>> begin

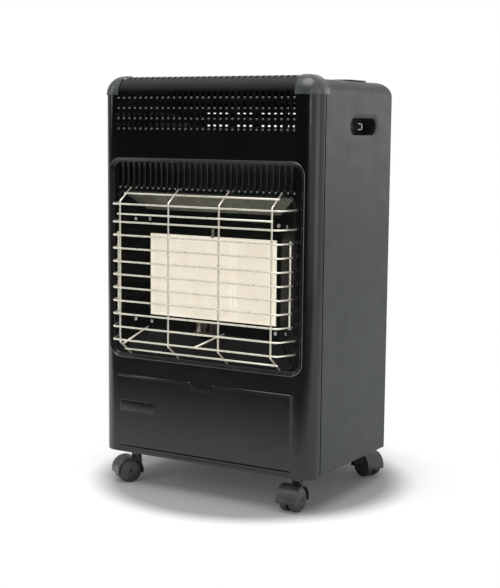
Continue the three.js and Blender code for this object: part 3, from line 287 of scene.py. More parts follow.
# Each finish's title, group, colour (or the colour's name in HeaterPaint), group inputs, and
# what else grouped_material is told.
FINISHES = {
    "gloss": ("Gloss enamel", "paint", "gloss", (0.17, 300.0, 0.25),
              {"bump": 0.05, "distance": 0.0001}),
    "lip enamel": ("Lip enamel", "paint", "gloss", (0.14, 300.0, 0.1),
                   {"bump": 0.02, "distance": 0.0001, "IOR": 2.3}),
    "satin": ("Satin powder coat", "paint", "satin", (0.4, 700.0, 0.35),
              {"bump": 0.12, "distance": 0.0001, "IOR": 1.36}),
    # Black stove enamel: the burner frame's own colour. On the bare bottom and side reflectors it
    # is painted shade, standing in for the dark they lie in and reflect.
    "black frame": ("Stove enamel", "paint", (0.002, 0.0025, 0.002), (0.2, 500.0, 0.2),
                    {"bump": 0.06, "distance": 0.0001, "IOR": 1.28}),
    "plate": ("Plate enamel", "paint", (0.0025, 0.003, 0.003), (0.25, 900.0, 0.2),
              {"bump": 0.04, "distance": 0.0001}),
    # Port bores: a dark brown far darker than the ceramic, painted shade inside the ports and on
    # their closed bottoms.
    "port": ("Port bore", "paint", (0.09, 0.06, 0.04), (0.9, 900.0, 0.0), {"bump": 0.05}),
    "cap": ("Corner cap plastic", "plastic", "cap", (0.3, 1800.0), {"bump": 0.04}),
    "black plastic": ("Black plastic", "plastic", (0.004, 0.004, 0.004), (0.45, 1500.0), {}),
    "castor": ("Castor plastic", "plastic", (0.022, 0.022, 0.024), (0.4, 1200.0), {}),
    "tread": ("Wheel tread", "plastic", (0.034, 0.034, 0.036), (0.5, 900.0), {"bump": 0.15}),
    "sooted ceramic": ("Sooted ceramic", "plastic", (0.3, 0.26, 0.21), (0.6, 1500.0), {}),
    "nickel": ("Nickel plate", "metal", "wire", (0.28, 0.15, (0.5, 0.4, 0.26)),
               {"metallic": 0.75, "bump": 0.05}),
    "steel": ("Rolled steel", "metal", (0.42, 0.42, 0.41), (0.38, 0.4, (0.25, 0.23, 0.2)),
              {"metallic": 1.0}),
    "reflector": ("Heat-tinted reflector", "metal", (0.13, 0.13, 0.105),
                  (0.3, 0.5, (0.05, 0.05, 0.035)), {"metallic": 0.8, "bump": 0.06}),
    "brass": ("Machined brass", "metal", (0.5, 0.34, 0.12), (0.32, 0.4, (0.25, 0.13, 0.05)),
              {"metallic": 1.0, "bump": 0.08}),
    "zinc": ("Zinc plate", "metal", (0.62, 0.62, 0.6), (0.28, 0.3, (0.5, 0.45, 0.3)),
             {"metallic": 1.0, "bump": 0.05}),
    "sooted steel": ("Sooted steel", "metal", (0.1, 0.095, 0.08),
                     (0.5, 0.7, (0.03, 0.028, 0.025)), {"metallic": 0.8, "bump": 0.15}),
    "blackened steel": ("Blackened steel", "metal", (0.05, 0.05, 0.052),
                        (0.42, 0.4, (0.02, 0.02, 0.02)), {"metallic": 0.9}),
}
GROUPS = {}
MATERIALS = {}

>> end

Stated task:
Copy all of the material word for word.

Reply to the exercise:
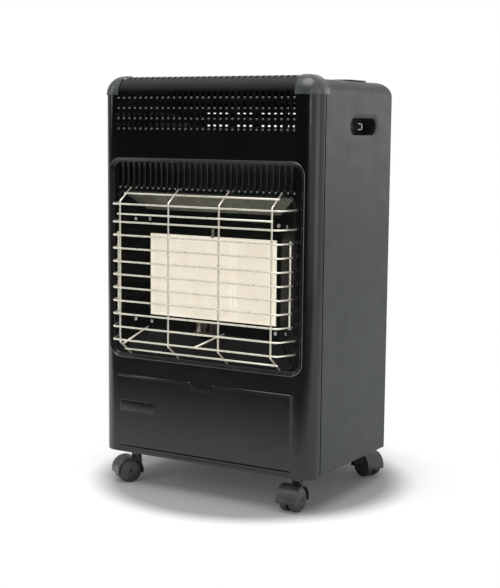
Continue the three.js and Blender code for this object: part 3, from line 287 of scene.py. More parts follow.
# Each finish's title, group, colour (or the colour's name in HeaterPaint), group inputs, and
# what else grouped_material is told.
FINISHES = {
    "gloss": ("Gloss enamel", "paint", "gloss", (0.17, 300.0, 0.25),
              {"bump": 0.05, "distance": 0.0001}),
    "lip enamel": ("Lip enamel", "paint", "gloss", (0.14, 300.0, 0.1),
                   {"bump": 0.02, "distance": 0.0001, "IOR": 2.3}),
    "satin": ("Satin powder coat", "paint", "satin", (0.4, 700.0, 0.35),
              {"bump": 0.12, "distance": 0.0001, "IOR": 1.36}),
    # Black stove enamel: the burner frame's own colour. On the bare bottom and side reflectors it
    # is painted shade, standing in for the dark they lie in and reflect.
    "black frame": ("Stove enamel", "paint", (0.002, 0.0025, 0.002), (0.2, 500.0, 0.2),
                    {"bump": 0.06, "distance": 0.0001, "IOR": 1.28}),
    "plate": ("Plate enamel", "paint", (0.0025, 0.003, 0.003), (0.25, 900.0, 0.2),
              {"bump": 0.04, "distance": 0.0001}),
    # Port bores: a dark brown far darker than the ceramic, painted shade inside the ports and on
    # their closed bottoms.
    "port": ("Port bore", "paint", (0.09, 0.06, 0.04), (0.9, 900.0, 0.0), {"bump": 0.05}),
    "cap": ("Corner cap plastic", "plastic", "cap", (0.3, 1800.0), {"bump": 0.04}),
    "black plastic": ("Black plastic", "plastic", (0.004, 0.004, 0.004), (0.45, 1500.0), {}),
    "castor": ("Castor plastic", "plastic", (0.022, 0.022, 0.024), (0.4, 1200.0), {}),
    "tread": ("Wheel tread", "plastic", (0.034, 0.034, 0.036), (0.5, 900.0), {"bump": 0.15}),
    "sooted ceramic": ("Sooted ceramic", "plastic", (0.3, 0.26, 0.21), (0.6, 1500.0), {}),
    "nickel": ("Nickel plate", "metal", "wire", (0.28, 0.15, (0.5, 0.4, 0.26)),
               {"metallic": 0.75, "bump": 0.05}),
    "steel": ("Rolled steel", "metal", (0.42, 0.42, 0.41), (0.38, 0.4, (0.25, 0.23, 0.2)),
              {"metallic": 1.0}),
    "reflector": ("Heat-tinted reflector", "metal", (0.13, 0.13, 0.105),
                  (0.3, 0.5, (0.05, 0.05, 0.035)), {"metallic": 0.8, "bump": 0.06}),
    "brass": ("Machined brass", "metal", (0.5, 0.34, 0.12), (0.32, 0.4, (0.25, 0.13, 0.05)),
              {"metallic": 1.0, "bump": 0.08}),
    "zinc": ("Zinc plate", "metal", (0.62, 0.62, 0.6), (0.28, 0.3, (0.5, 0.45, 0.3)),
             {"metallic": 1.0, "bump": 0.05}),
    "sooted steel": ("Sooted steel", "metal", (0.1, 0.095, 0.08),
                     (0.5, 0.7, (0.03, 0.028, 0.025)), {"metallic": 0.8, "bump": 0.15}),
    "blackened steel": ("Blackened steel", "metal", (0.05, 0.05, 0.052),
                        (0.42, 0.4, (0.02, 0.02, 0.02)), {"metallic": 0.9}),
}
GROUPS = {}
MATERIALS = {}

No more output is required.